Tout n'est pas encore parfait, et c'est normal
Bien sûr, il faut rester mesuré. Les chercheurs sont les premiers à le dire : leur étude a des limites. D’abord, elle n’a été menée que sur une seule personne. Il faudra donc la reproduire sur d’autres patients pour s’assurer que ça fonctionne pour tout le monde. C’est la base de la science, après tout.
De plus, la grille d’électrodes n’était pas placée de manière idéale pour capter tous les signaux liés aux tons, car son but premier était de surveiller les crises d’épilepsie. Malgré cela, les résultats sont déjà très prometteurs. On peut imaginer que des recherches futures, avec du matériel spécifiquement conçu pour cela, donneront des résultats encore meilleurs. C’est un premier pas, mais un pas de géant.
Conclusion : Et maintenant, que nous réserve l'avenir ?
Cette avancée est bien plus qu’une simple prouesse technique. C’est une porte qui s’ouvre pour des millions de locuteurs de langues tonales à travers le monde. Cela prouve que la technologie BCI peut être adaptée à des langues très différentes de l’anglais.
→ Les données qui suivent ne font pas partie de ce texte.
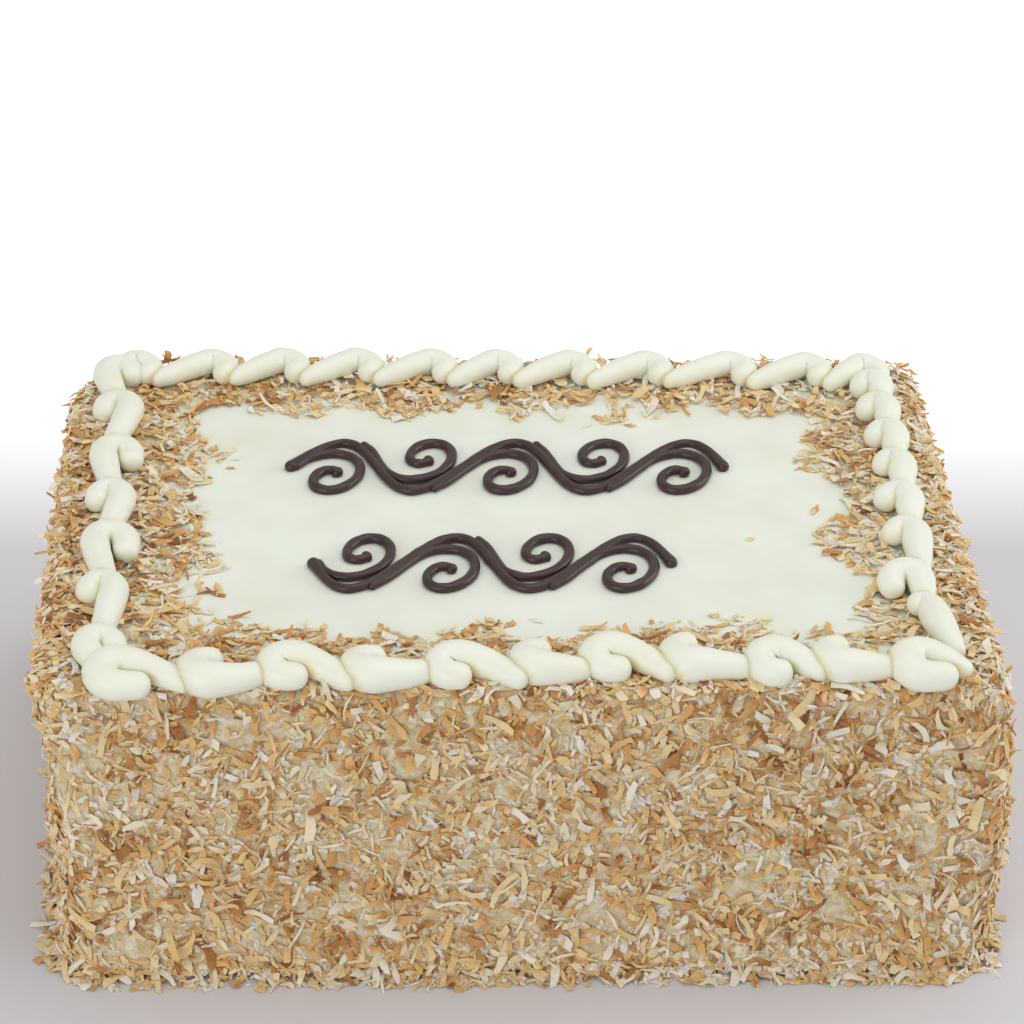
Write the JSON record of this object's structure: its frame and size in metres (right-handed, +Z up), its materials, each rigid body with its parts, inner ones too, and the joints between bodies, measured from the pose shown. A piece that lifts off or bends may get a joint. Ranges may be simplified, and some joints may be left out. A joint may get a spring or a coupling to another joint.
{
  "type": "italian cream sheet cake",
  "caption": "Tall rectangular cake under cream icing, its sides coated in toasted coconut, with a border of piped cream shells and chocolate scrollwork on top.",
  "frame": {"origin": "centre of the base, on the surface the cake stands on", "axes": "+X along the cake's longer side to the right, +Y from the front to the back, +Z up"},
  "size_m": [0.3493, 0.2467, 0.1282],
  "materials": {
    "toasted_coconut": "matt toasted coconut shreds",
    "cream_icing": "matt smoothed cream cheese icing",
    "piped_cream": "soft satin piped cream cheese icing",
    "chocolate": "satin dark chocolate icing"
  },
  "bodies": {
    "root": {"iced_cake": "toasted_coconut", "cream_border_front": "piped_cream", "cream_border_right": "piped_cream", "cream_border_back": "piped_cream", "cream_border_left": "piped_cream", "chocolate_scroll_back": "chocolate", "chocolate_scroll_front": "chocolate"}
  },
  "joints": []
}
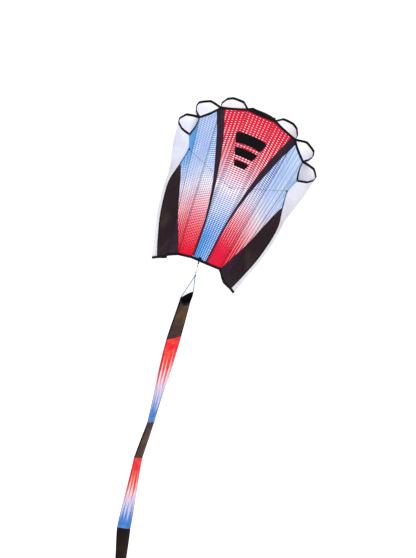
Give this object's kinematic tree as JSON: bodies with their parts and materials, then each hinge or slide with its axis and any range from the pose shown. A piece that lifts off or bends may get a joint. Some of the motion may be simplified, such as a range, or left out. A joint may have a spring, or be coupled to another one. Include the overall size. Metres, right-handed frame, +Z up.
{
  "type": "soft foil kite with a tube tail",
  "caption": "Single-line soft foil kite with arched, open-mouthed air cells, a two-leg bridle, and a flat tube tail hung on a snap swivel.",
  "frame": {"origin": "the end of the tow loop, where a flying line is hitched", "axes": "+Z is up and the tail hangs along -Z; -Y is the printed face's side, towards the flyer; +X is to the right as the flyer sees it; the canopy leans 8.3 degrees to +X about Y"},
  "size_m": [0.874, 0.8084, 3.0328],
  "materials": {
    "printed_cloth": "ripstop nylon with a dot print that fades from red through white to blue",
    "white_cloth": "thin white ripstop nylon, slightly see-through",
    "black_tape": "folded black edge tape",
    "dark_cloth": "thin black ripstop nylon, brownish against the light",
    "tail_print": "ripstop nylon with a streaked red, white and blue print",
    "black_cord": "braided line",
    "blue_cord": "braided blue line",
    "brass": "polished",
    "steel": "bright wire",
    "black_plastic": "moulded"
  },
  "bodies": {
    "canopy": {"lower_panel_1": "printed_cloth", "lower_panel_2": "printed_cloth", "lower_panel_3": "printed_cloth", "lower_panel_4": "printed_cloth", "lower_panel_5": "printed_cloth", "lower_panel_6": "printed_cloth", "lower_panel_7": "printed_cloth", "upper_skin_1": "white_cloth", "upper_skin_2": "white_cloth", "upper_skin_3": "white_cloth", "upper_skin_4": "white_cloth", "upper_skin_5": "white_cloth", "upper_skin_6": "white_cloth", "upper_skin_7": "white_cloth", "lip_binding_1": "black_tape", "lip_binding_2": "black_tape", "lip_binding_3": "black_tape", "lip_binding_4": "black_tape", "lip_binding_5": "black_tape", "lip_binding_6": "black_tape", "lip_binding_7": "black_tape", "leading_edge_binding": "black_tape", "trailing_edge_binding": "black_tape", "side_binding_left": "black_tape", "side_binding_right": "black_tape", "stow_pouch": "black_tape", "pouch_bead": "black_plastic", "bridle_tab_left": "black_tape", "bridle_tab_right": "black_tape", "bridle_leg_left": "black_cord", "bridle_leg_right": "black_cord", "bridle_knot": "black_cord", "tow_loop": "black_cord", "tail_tab": "black_tape", "tail_strap": "black_tape"},
    "link": {"strap_link": "steel"},
    "snap": {"upper_barrel": "brass", "snap_frame": "steel"},
    "gate": {"snap_gate": "steel"},
    "eye": {"lower_eye": "steel"},
    "tail_1": {"lower_barrel": "brass", "tail_ring": "steel", "tail_knot": "blue_cord", "tail_line_left": "blue_cord", "tail_line_right": "blue_cord", "mouth_hem": "dark_cloth", "tail_section_1": "dark_cloth"},
    "tail_2": {"tail_section_2": "tail_print"},
    "tail_3": {"tail_section_3": "dark_cloth"},
    "tail_4": {"tail_section_4": "tail_print"},
    "tail_5": {"tail_section_5": "dark_cloth", "end_hem": "dark_cloth"}
  },
  "joints": [
    {"name": "clip_swing", "type": "hinge", "parent": "canopy", "child": "link", "pos_m": [-0.1098, 0.7301, -0.77], "axis": [1, 0, 0], "range_deg": [-70, 70]},
    {"name": "swivel_spin", "type": "hinge", "parent": "link", "child": "snap", "pos_m": [-0.1098, 0.7301, -0.7865], "axis": [0, 0, 1], "continuous": true},
    {"name": "gate_open", "type": "hinge", "parent": "snap", "child": "gate", "pos_m": [-0.1072, 0.7301, -0.797], "axis": [0, 1, 0], "range_deg": [0, 22], "stiffness_Nm_per_rad": 0.004, "springref_deg": -17.19},
    {"name": "tail_sway", "type": "hinge", "parent": "snap", "child": "eye", "pos_m": [-0.1098, 0.7301, -0.8085], "axis": [0, 1, 0], "range_deg": [-30, 30]},
    {"name": "tail_spin", "type": "hinge", "parent": "eye", "child": "tail_1", "pos_m": [-0.1098, 0.7301, -0.8252], "axis": [0, 0, 1], "continuous": true},
    {"name": "bend_1", "type": "hinge", "parent": "tail_1", "child": "tail_2", "pos_m": [-0.1408, 0.7301, -1.258], "axis": [0.8057, 0.4834, 0.3424], "range_deg": [-40, 40]},
    {"name": "bend_2", "type": "hinge", "parent": "tail_2", "child": "tail_3", "pos_m": [-0.1478, 0.7301, -1.811], "axis": [0.3798, 0.9196, -0.1], "range_deg": [-40, 40]},
    {"name": "bend_3", "type": "hinge", "parent": "tail_3", "child": "tail_4", "pos_m": [-0.1678, 0.7301, -2.047], "axis": [0.462, 0.8638, -0.2009], "range_deg": [-40, 40]},
    {"name": "bend_4", "type": "hinge", "parent": "tail_4", "child": "tail_5", "pos_m": [-0.1468, 0.7301, -2.504], "axis": [0.789, 0.6092, -0.0799], "range_deg": [-40, 40]}
  ]
}
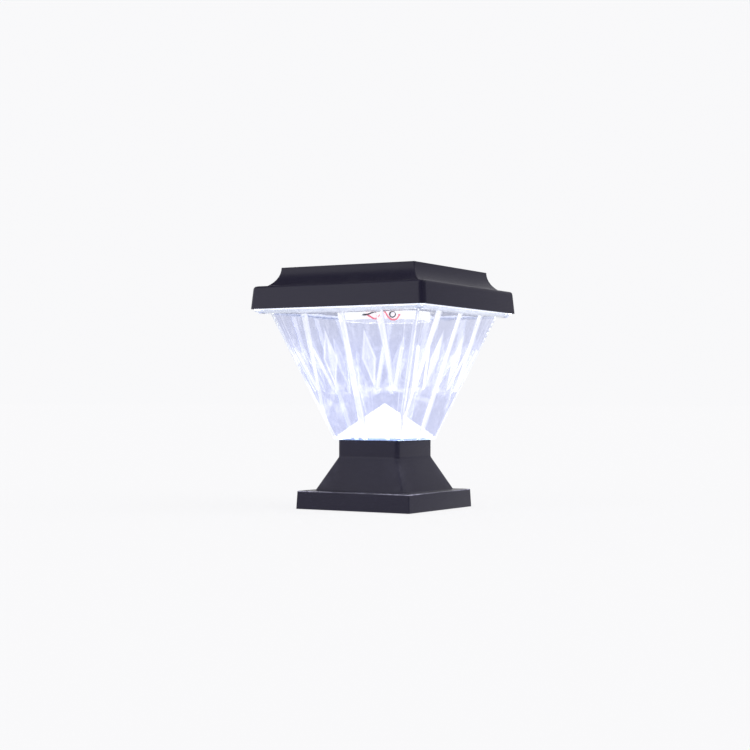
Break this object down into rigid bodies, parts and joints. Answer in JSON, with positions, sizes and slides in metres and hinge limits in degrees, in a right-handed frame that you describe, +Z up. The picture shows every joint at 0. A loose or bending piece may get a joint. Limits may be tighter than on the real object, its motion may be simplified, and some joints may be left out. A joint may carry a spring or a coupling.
{
  "type": "solar bollard light",
  "caption": "Square solar light for a post top or bollard: stepped foot, clear flared lampshade with raised ribs, and a coved cap that carries the solar panel.",
  "frame": {"origin": "centre of the foot's underside, on the ground", "axes": "+Z up through the neck, the shade and the cap; the walls face +X, -X, +Y and -Y; the push button points between +X and -Y"},
  "size_m": [0.155, 0.155, 0.1875],
  "materials": {
    "black_abs": "satin moulded, fine sheen",
    "clear_acrylic": "clear, polished, raised ribs on the outer faces",
    "white_abs": "smooth white moulding",
    "steel": "zinc-plated screws",
    "nickel": "nickel-plated spring plate",
    "black_foam": "closed-cell foam",
    "black_rubber": "soft black rubber and silicone",
    "black_trim": "satin black",
    "white_board": "white solder mask",
    "green_board": "green solder mask",
    "led_face": "LED with yellow phosphor face",
    "diffuser_plastic": "milky diffuser",
    "red_pvc": "insulated lead",
    "black_pvc": "insulated lead",
    "blue_wrap": "shrink-wrapped cell",
    "component_epoxy": "moulded components",
    "panel_backing": "white laminate backing",
    "silicon": "dark blue silicon cells",
    "tinned_ribbon": "tinned copper ribbon",
    "panel_glass": "clear laminated cover"
  },
  "bodies": {
    "light": {"base_shell": "black_abs", "base_screws": "steel", "lampshade": "clear_acrylic", "pyramid_reflector": "white_abs", "shade_screws": "steel", "cap_gasket": "black_foam", "ceiling_tray": "white_abs", "lead_grommet": "black_rubber", "lamp_housing": "white_abs", "lamp_screws": "steel", "led_board": "white_board", "led_chips": "led_face", "diffuser": "diffuser_plastic", "button_bezel": "black_trim", "switch_body": "black_trim", "led_lead_red": "red_pvc", "led_lead_black": "black_pvc", "switch_lead_red": "red_pvc", "battery_holder": "black_trim", "holder_screws": "steel", "battery_cell": "blue_wrap", "battery_contacts": "nickel", "battery_strap": "black_trim", "battery_lead_red": "red_pvc", "battery_lead_black": "black_pvc", "control_board": "green_board", "board_components": "component_epoxy", "board_screws": "steel", "cap_shell": "black_abs", "lead_seal": "black_rubber", "panel_lead_red": "red_pvc", "panel_lead_black": "black_pvc", "solar_board": "panel_backing", "solar_cells": "silicon", "cell_ribbons": "tinned_ribbon", "panel_cover": "panel_glass", "panel_seal": "black_rubber"},
    "button": {"push_button": "white_abs"}
  },
  "joints": [
    {"name": "button_press", "type": "slide", "parent": "light", "child": "button", "axis": [-0.6428, 0.766, 0], "range_m": [0, 0.001], "stiffness_N_per_m": 500, "springref_m": -0.0006}
  ]
}
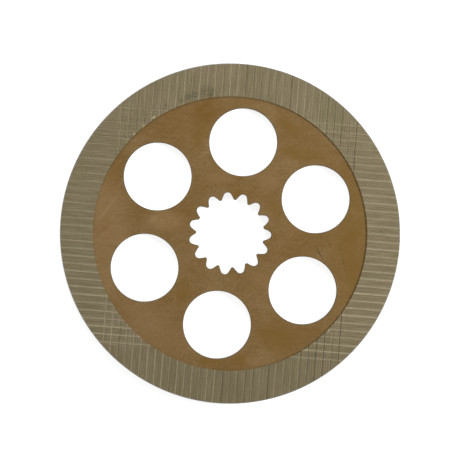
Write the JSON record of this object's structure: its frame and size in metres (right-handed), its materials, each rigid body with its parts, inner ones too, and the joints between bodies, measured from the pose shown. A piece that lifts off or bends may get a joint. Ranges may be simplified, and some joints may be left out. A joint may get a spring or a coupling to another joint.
{
  "type": "wet brake friction disc",
  "caption": "Flat steel friction disc for an oil-immersed brake, with a splined bore, large round holes and a grooved lining ring on each face.",
  "frame": {"origin": "centre of the splined bore, at half the disc's thickness", "axes": "+Z along the disc's axis, out of the upper lining; +X through the centre of a round hole that lies in line with a space of the spline"},
  "size_m": [0.223, 0.223, 0.0068],
  "materials": {
    "core_plate": "stamped steel under a thin brown film of cured adhesive",
    "friction_lining": "matt resin-bonded fibre friction material, olive beige, with narrow cut grooves"
  },
  "bodies": {
    "root": {"core_plate": "core_plate", "upper_lining": "friction_lining", "lower_lining": "friction_lining"}
  },
  "joints": []
}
L’avenir ? Les scientifiques espèrent bien sûr améliorer la précision du système. Peut-être en écoutant d’autres zones du cerveau qui gèrent le sens des mots, pas seulement celles qui commandent les muscles de la bouche. L’objectif final reste le même : rendre la communication à ceux qui l’ont perdue. Offrir la possibilité de contrôler des appareils par la pensée et, surtout, de briser le silence. Et ça, c’est un espoir qui n’a pas de prix.